As I watch thousands flood Pennsylvania Avenue, press toward Ground Zero, and pour out onto college campuses, I see again that feeling of unity and hope. It's the kind of hope you speak of Mr. President, hope that stands in the midst of ruin and dares to say that a different world is possible. As a person of faith, this is the hope to which I cling. And I believe that it is the hope that defines my generation. Millennials, especially those of faith, may reject politics as too divisive, but we are not apathetic. September 11 shattered our illusions of security and limitless optimism, but in the wreckage was born a burning desire to heal the brokenness of our world. We are Isaiah in want of a call, Jeremiah with a fire in our bones that we are weary of holding in. We are ready to serve, but we are in need of leadership.

The world is still a dangerous place. Though Osama bin Laden may be gone, the conditions that created him are not, and there are still many bent on destruction.

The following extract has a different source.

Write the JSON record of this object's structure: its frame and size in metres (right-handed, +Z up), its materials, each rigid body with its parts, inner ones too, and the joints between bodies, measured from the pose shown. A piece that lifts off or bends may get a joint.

Now is the time to demand more of us, Mr. President. History has given us an opportunity to return to that 9/12 moment and do things differently. Tell us to shine our light in the darkness, to not return evil for evil, but overcome evil with good. Tell us to house the homeless, feed the hungry, free the oppressed, and strengthen the bonds between ourselves and our brothers and sisters the world over. Do not allow this night to become a fleeting moment. Use it to make the world a place where not only the body of Osama bin Laden is absent, but the hatred he preached is erased from memory as well. Demand more of us. And if you do, you will hear us respond, "Here I am, send me."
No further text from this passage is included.